Формально, конечно, есть к чему придраться. Как говорят в подобных случаях на флоте: «И на голом матросе можно найти 100 недостатков, а что уж если он одет...». Впрочем, достаточно взглянуть на жизнь Эпикура, чтобы понять, сколь ошибочны подобные претензии — более скромного существа мир, наверное, не знал. Слабый здоровьем (его постоянно мучили боли), он даже на смертном одре не переставал беспокоиться о дорогих ему людях, полностью игнорируя собственное тяжелое физическое состояние. Этот, с позволения сказать, гедонист ограничивал свою диету хлебом и родниковой водой (лишь по праздникам рацион разнообразили сыр и вино).
Он считал, что нельзя есть много, в противном случае за удовольствием последует неудовольствие от несварения желудка, а страдание бессмысленно и вредно. Сексуальные утехи он считал непозволительным излишеством, полагая, что они влекут за собой многие осложнения — в виде скандальной супруги и вечно ревущих детей. Конечно, тут он был слишком категоричен, но, скорее всего, приводил этот тезис лишь для того, чтобы мы лучше его поняли: наслаждения — хороши, поскольку они радуют, но плохи те наслаждения, которые ведут к страданию. «Я ликую от радости телесной, питаясь хлебом и водою, — писал Эпикур, — и я плюю на дорогие удовольствия — не за них самих, но за неприятные последствия их».
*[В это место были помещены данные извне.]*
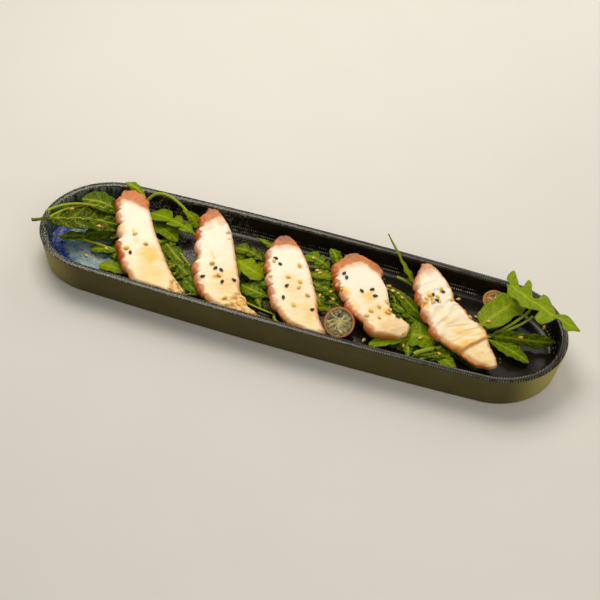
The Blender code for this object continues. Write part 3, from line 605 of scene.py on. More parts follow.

Иными словами, основным отличием учения Эпикура от учения стоиков можно считать отношение к земным благам. Эпикур не считал нужным их игнорировать, но и не полагал разумным ставить их на первое место. Что же в личностном пространстве самого Эпикура было важным? Стремление к мудрости и знанию законов природы, помощь ближним и сердечная забота о них, радость жизни и радость общения, счастье свободы от никчемных привязанностей и страха. Последний, по определению Эпикура, подлинное несчастье. И именно Эпикур говорил: «Высшее удовольствие — это свобода от желаний». Впрочем, зная Эпикура, следовало бы думать о том, что эта свобода хороша, если удовлетворены те желания, которые могут быть удовлетворены, а других просто нет.